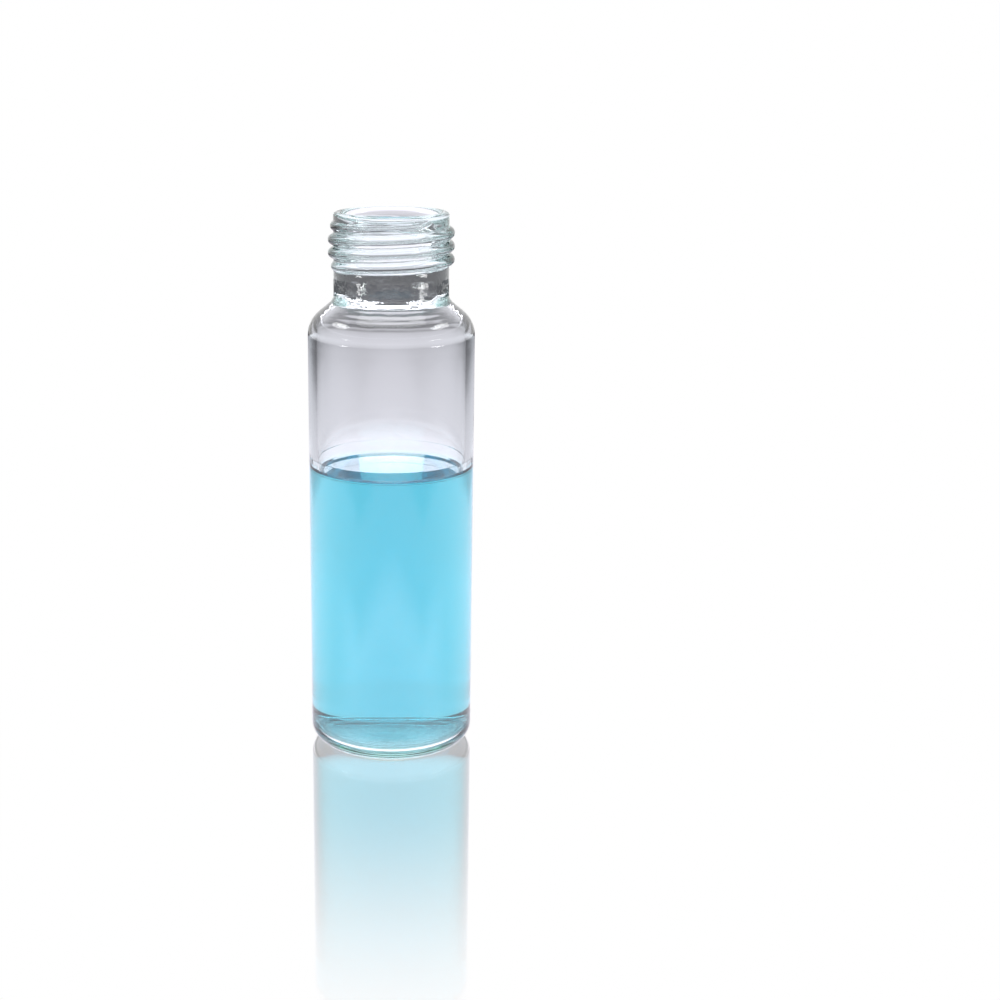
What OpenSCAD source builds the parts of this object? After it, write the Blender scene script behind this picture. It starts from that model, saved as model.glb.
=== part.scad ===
// Glass sample vial: a 20 ml screw-neck vial drawn from clear glass tube, half filled with a
// light blue sample. Millimetres. The origin is the centre of the base, in the plane that the
// vial stands on, and +Z runs up through the mouth.

/* [Body] */
// Outside diameter of the body
body_d = 23; // [18:0.5:30]
// Height from the standing ring to the top of the lip
total_h = 75.7; // [60:0.1:110]
// Wall of the body
body_wall = 1.2; // [0.8:0.1:1.8]
// Outside radius of the heel, where the body turns into the base
heel_r = 2.5; // [1:0.1:3.5]

/* [Base] */
// Thickness of the base
base_t = 1.4; // [0.8:0.1:3]
// Rise of the middle of the base above the standing ring
push_up = 0.6; // [0.2:0.1:1.5]
// Inside diameter of the standing ring
ring_d = 13; // [8:0.5:14]
// Width of the slope between the standing ring and the raised middle
push_up_slope = 3.25; // [1.5:0.25:3.5]
// Radius of the bend between the slope and the raised middle
push_up_r = 18; // [1:1:20]

/* [Shoulder] */
// Slope of the shoulder below the horizontal, in degrees
shoulder_angle = 40; // [25:1:60]
// Outside radius between the shoulder and the body
shoulder_r = 4.2; // [2:0.1:5]
// Inside radius between the shoulder and the body
inner_shoulder_r = 2.8; // [1:0.1:4]
// Thickness of the glass in the shoulder
shoulder_wall = 0.95; // [0.8:0.05:2]

/* [Neck] */
// Diameter of the neck at the root of the thread
neck_d = 15.8; // [14:0.1:18]
// Diameter of the bore through the neck
bore_d = 12.4; // [10:0.1:12.8]
// Height from the foot of the neck to the top of the lip
neck_h = 11.9; // [10:0.1:16]
// Radius of the fillet at the foot of the neck
neck_fillet = 1.6; // [0.5:0.1:2]
// Radius of the bend inside the foot of the neck
bore_fillet = 2.5; // [0.5:0.1:4]
// Outside radius of the melted lip
lip_r = 0.5; // [0.3:0.05:0.7]
// How much wider the bore is at the lip, on each side
mouth_flare = 0.6; // [0.2:0.05:0.8]
// Depth over which the bore widens
mouth_depth = 1.1; // [0.8:0.1:2]

/* [Thread] */
// Rise of the thread in one turn
thread_pitch = 1.8; // [1.6:0.05:2.4]
// Height of the rounded thread above the neck
thread_h = 0.75; // [0.4:0.05:1]
// Width of the groove between neighbouring turns, at the root
thread_gap = 0.2; // [0.05:0.05:0.6]
// Length of the thread in turns, with both run-outs
thread_turns = 3.6; // [2.5:0.1:4]
// Length of each run-out in turns
thread_fade = 0.6; // [0.3:0.05:1]
// Distance from the top of the lip down to the upper end of the thread
thread_top = 1.3; // [1:0.05:2]
// Direction of the thread's upper end about the axis, in degrees
thread_end_angle = 300; // [0:5:360]

/* [Sample] */
// Depth of the liquid at the middle of the vial
sample_depth = 38.1; // [10:0.1:45]
// Rise of the liquid where it wets the glass
meniscus_rise = 1.75; // [0.5:0.05:2.5]
// Thickness of that film of liquid at its foot
film_t = 0.4; // [0.2:0.05:1]
// Radius between the film and the level surface
film_r = 0.3; // [0.1:0.05:1]
// Clearance between the liquid and the glass
sample_gap = 0.02; // [0.01:0.01:0.1]

/* [Hidden] */

body_r = body_d / 2;
inner_r = body_r - body_wall;
neck_r = neck_d / 2;
bore_r = bore_d / 2;
ring_r = ring_d / 2;
middle_r = ring_r - push_up_slope;          // raised middle of the base
ring_bend_r = 2;                            // where the slope leaves the standing ring
thread_w = thread_pitch - thread_gap;
mouth_r = 0.85;                             // inside edge of the lip
mouth_bend_r = 3;                           // where the flare runs into the bore

// The outside of the shoulder is a straight slope between these two corners.
neck_foot_z = total_h - neck_h;
shoulder_z = neck_foot_z - (body_r - neck_r) * tan(shoulder_angle);

// Its inside is parallel to it, one shoulder_wall deeper.
slope_drop = shoulder_wall / cos(shoulder_angle);
bore_foot_z = neck_foot_z + (neck_r - bore_r) * tan(shoulder_angle) - slope_drop;
inner_shoulder_z = neck_foot_z - (inner_r - neck_r) * tan(shoulder_angle) - slope_drop;

inner_heel_r = heel_r - body_wall / 2;

// The liquid keeps below the shoulder, whatever depth is asked for.
floor_z = base_t + push_up;
highest_z = inner_shoulder_z - inner_shoulder_r - meniscus_rise;
surface_z = min(floor_z + sample_depth, highest_z);
liquid_r = inner_r - sample_gap;

// Steps of the curves
turn_facets = 120;
arc_step = 7.5;                             // degrees along a rounded corner
thread_steps = 48;                          // rings in one turn of the thread
section_steps = 10;                         // flats across the thread's section
thread_sink = 0.2;                          // how deep the thread is rooted in the neck

// ---- outlines -------------------------------------------------------------------------------

function unit(v) = v / norm(v);

// The signed turn from angle a to angle b, the short way round
function short_turn(a, b) = let (d = (b - a) % 360) d > 180 ? d - 360 : d < -180 ? d + 360 : d;

// The corner b of the path a-b-c, rounded to radius r. The radius gives way where a side is
// too short to hold it.
function corner(a, b, c, r) =
    let (
        to_a = unit(a - b),
        to_c = unit(c - b),
        half = acos(max(-1, min(1, to_a * to_c))) / 2,
        room = min(norm(a - b), norm(c - b)) / 2,
        fit_r = min(r, room * tan(half)),
        centre = b + unit(to_a + to_c) * fit_r / sin(half),
        first = b + to_a * fit_r / tan(half) - centre,
        last = b + to_c * fit_r / tan(half) - centre,
        start = atan2(first.y, first.x),
        sweep = short_turn(start, atan2(last.y, last.x)),
        steps = max(1, ceil(abs(sweep) / arc_step))
    )
    [for (i = [0:steps]) let (t = start + sweep * i / steps) centre + fit_r * [cos(t), sin(t)]];

// A path of [radius, height, corner radius] entries with its inner corners rounded
function rounded(path) = [
    for (i = [0:len(path) - 1])
        let (p = [path[i].x, path[i].y])
        if (i == 0 || i == len(path) - 1 || path[i].z == 0) p
        else each corner([path[i - 1].x, path[i - 1].y], p, [path[i + 1].x, path[i + 1].y], path[i].z)
];

// The floor of the cavity from the axis to radius r, raised by lift
function floor_path(r, lift) = [
    [0, floor_z + lift, 0],
    [middle_r, floor_z + lift, push_up_r],
    [ring_r, base_t + lift, ring_bend_r],
    [r, base_t + lift, inner_heel_r],
];

// Underside, heel, body, shoulder, neck and lip, from the axis to the bore
outside_path = [
    [0, push_up, 0],
    [middle_r, push_up, push_up_r],
    [ring_r, 0, ring_bend_r],
    [body_r, 0, heel_r],
    [body_r, shoulder_z, shoulder_r],
    [neck_r, neck_foot_z, neck_fillet],
    [neck_r, total_h, lip_r],
];

// Lip, bore, shoulder and wall of the cavity, from the mouth down to the floor
inside_path = concat(
    [
        [bore_r + mouth_flare, total_h, mouth_r],
        [bore_r, total_h - mouth_depth, mouth_bend_r],
        [bore_r, bore_foot_z, bore_fillet],
        [inner_r, inner_shoulder_z, inner_shoulder_r],
    ],
    [for (i = [3:-1:0]) floor_path(inner_r, 0)[i]]
);

// ---- thread ---------------------------------------------------------------------------------

function smooth(x) = let (t = max(0, min(1, x))) t * t * (3 - 2 * t);

// Share of its full height that the thread has, a number of turns from its lower end
function thread_share(turn) = smooth(min(turn, thread_turns - turn) / thread_fade);

// One section of the thread: half an ellipse, narrower where it runs out
function thread_section(turn) =
    let (
        share = thread_share(turn),
        angle = thread_end_angle - 360 * (thread_turns - turn),
        mid_z = total_h - thread_top - thread_pitch * (thread_turns - turn),
        width = thread_w * (0.5 + 0.5 * share)
    )
    [for (k = [0:section_steps])
        let (
            t = 180 * (1 - k / section_steps),
            r = neck_r - thread_sink + (thread_sink + thread_h * share) * sin(t)
        )
        [r * cos(angle), r * sin(angle), mid_z + cos(t) * width / 2]];

module thread() {
    rings = ceil(thread_turns * thread_steps);
    size = section_steps + 1;
    points = [for (i = [0:rings]) each thread_section(thread_turns * i / rings)];
    sides = [
        for (i = [0:rings - 1], k = [0:size - 1])
            let (
                a = i * size + k,
                b = i * size + (k + 1) % size
            )
            each [[a, b + size, a + size], [a, b, b + size]]
    ];
    lower_end = [for (k = [size - 1:-1:0]) k];
    upper_end = [for (k = [0:size - 1]) rings * size + k];
    polyhedron(points, concat([lower_end, upper_end], sides));
}

// ---- pieces ---------------------------------------------------------------------------------

// The vial is one piece of glass: tube, drawn-in neck, melted lip, pressed thread and base.
module vial() {
    color([0.84, 0.93, 0.92, 0.4]) {
        rotate_extrude($fn = turn_facets)
            polygon(rounded(concat(outside_path, inside_path)));
        thread();
    }
}

// The sample fills the cavity's own outline. A steep film of it climbs the glass at its surface.
module liquid() {
    free_surface = [
        [liquid_r, surface_z + meniscus_rise, 0],
        [liquid_r - film_t, surface_z, film_r],
        [0, surface_z, 0],
    ];
    color([0.36, 0.79, 0.9, 0.75])
        rotate_extrude($fn = turn_facets)
            polygon(rounded(concat(floor_path(liquid_r, sample_gap), free_surface)));
}

vial();
liquid();
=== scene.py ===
"""The looks of the glass sample vial: clear drawn glass, its pressed thread and the light blue sample.

Everything is in metres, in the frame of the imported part: the origin is the centre of the base and
+Z runs up through the mouth. Radii and heights come from the frame where it states them.
"""

import math

import bpy
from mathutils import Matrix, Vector


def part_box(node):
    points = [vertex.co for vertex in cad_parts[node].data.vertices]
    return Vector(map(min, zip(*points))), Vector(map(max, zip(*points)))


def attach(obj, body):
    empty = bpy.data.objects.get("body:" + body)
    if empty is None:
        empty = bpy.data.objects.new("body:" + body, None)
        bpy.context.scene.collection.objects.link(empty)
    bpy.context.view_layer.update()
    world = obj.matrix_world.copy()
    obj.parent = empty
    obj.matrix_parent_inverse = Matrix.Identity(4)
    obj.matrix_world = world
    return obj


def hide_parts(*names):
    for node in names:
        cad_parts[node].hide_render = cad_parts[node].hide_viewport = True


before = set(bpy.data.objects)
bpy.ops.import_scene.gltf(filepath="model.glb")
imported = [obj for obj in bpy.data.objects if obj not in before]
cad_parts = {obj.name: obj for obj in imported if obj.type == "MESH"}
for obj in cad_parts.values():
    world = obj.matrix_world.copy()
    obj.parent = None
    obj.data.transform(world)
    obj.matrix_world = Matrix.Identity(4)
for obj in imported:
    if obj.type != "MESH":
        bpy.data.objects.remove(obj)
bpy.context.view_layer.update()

MM = 0.001


# ---- sizes ----------------------------------------------------------------------------------

vial_low, vial_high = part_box("vial")
liquid_low, liquid_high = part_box("liquid")

BODY_R = vial_high.x
TOTAL_H = vial_high.z
SAMPLE_GAP = 0.02 * MM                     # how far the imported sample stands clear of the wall
INNER_R = liquid_high.x + SAMPLE_GAP
HEEL_R = 2.5 * MM
BASE_T = 1.4 * MM
PUSH_UP = 0.6 * MM
RING_R = 6.5 * MM
MIDDLE_R = 3.25 * MM
PUSH_UP_R = 18 * MM
RING_BEND_R = 2 * MM

SHOULDER_SLOPE = math.radians(40)
SHOULDER_R = 4.2 * MM
INNER_SHOULDER_R = 2.8 * MM
SHOULDER_WALL = 0.95 * MM

NECK_R = 7.9 * MM
BORE_R = 6.2 * MM
NECK_FOOT_Z = TOTAL_H - 11.9 * MM
NECK_FILLET = 1.6 * MM
BORE_FILLET = 2.5 * MM
LIP_R = 0.5 * MM
MOUTH_R = 0.85 * MM
MOUTH_FLARE = 0.6 * MM
MOUTH_DEPTH = 1.1 * MM
MOUTH_BEND_R = 3 * MM

THREAD_PITCH = 1.8 * MM
THREAD_H = 0.75 * MM
THREAD_W = 1.6 * MM
THREAD_TURNS = 3.6
THREAD_FADE = 0.6
THREAD_TOP = 1.3 * MM
THREAD_END = math.radians(300)
THREAD_SINK = 0.2 * MM
THREAD_ROOT = 0.3 * MM                    # how far the ridge blends into the neck

MENISCUS_RISE = 1.75 * MM
SURFACE_Z = liquid_high.z - MENISCUS_RISE  # the level part of the sample's surface
WETTING = 0.03 * MM                        # how far the liquid's side lies inside the glass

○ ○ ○

### Task prompt:
Among the lines above, find the one with "thread and base." and the one with "for node in". Quote both and everything between them, exactly.

### Correct result:
// The vial is one piece of glass: tube, drawn-in neck, melted lip, pressed thread and base.
module vial() {
    color([0.84, 0.93, 0.92, 0.4]) {
        rotate_extrude($fn = turn_facets)
            polygon(rounded(concat(outside_path, inside_path)));
        thread();
    }
}

// The sample fills the cavity's own outline. A steep film of it climbs the glass at its surface.
module liquid() {
    free_surface = [
        [liquid_r, surface_z + meniscus_rise, 0],
        [liquid_r - film_t, surface_z, film_r],
        [0, surface_z, 0],
    ];
    color([0.36, 0.79, 0.9, 0.75])
        rotate_extrude($fn = turn_facets)
            polygon(rounded(concat(floor_path(liquid_r, sample_gap), free_surface)));
}

vial();
liquid();
=== scene.py ===
"""The looks of the glass sample vial: clear drawn glass, its pressed thread and the light blue sample.

Everything is in metres, in the frame of the imported part: the origin is the centre of the base and
+Z runs up through the mouth. Radii and heights come from the frame where it states them.
"""

import math

import bpy
from mathutils import Matrix, Vector


def part_box(node):
    points = [vertex.co for vertex in cad_parts[node].data.vertices]
    return Vector(map(min, zip(*points))), Vector(map(max, zip(*points)))


def attach(obj, body):
    empty = bpy.data.objects.get("body:" + body)
    if empty is None:
        empty = bpy.data.objects.new("body:" + body, None)
        bpy.context.scene.collection.objects.link(empty)
    bpy.context.view_layer.update()
    world = obj.matrix_world.copy()
    obj.parent = empty
    obj.matrix_parent_inverse = Matrix.Identity(4)
    obj.matrix_world = world
    return obj


def hide_parts(*names):
    for node in names:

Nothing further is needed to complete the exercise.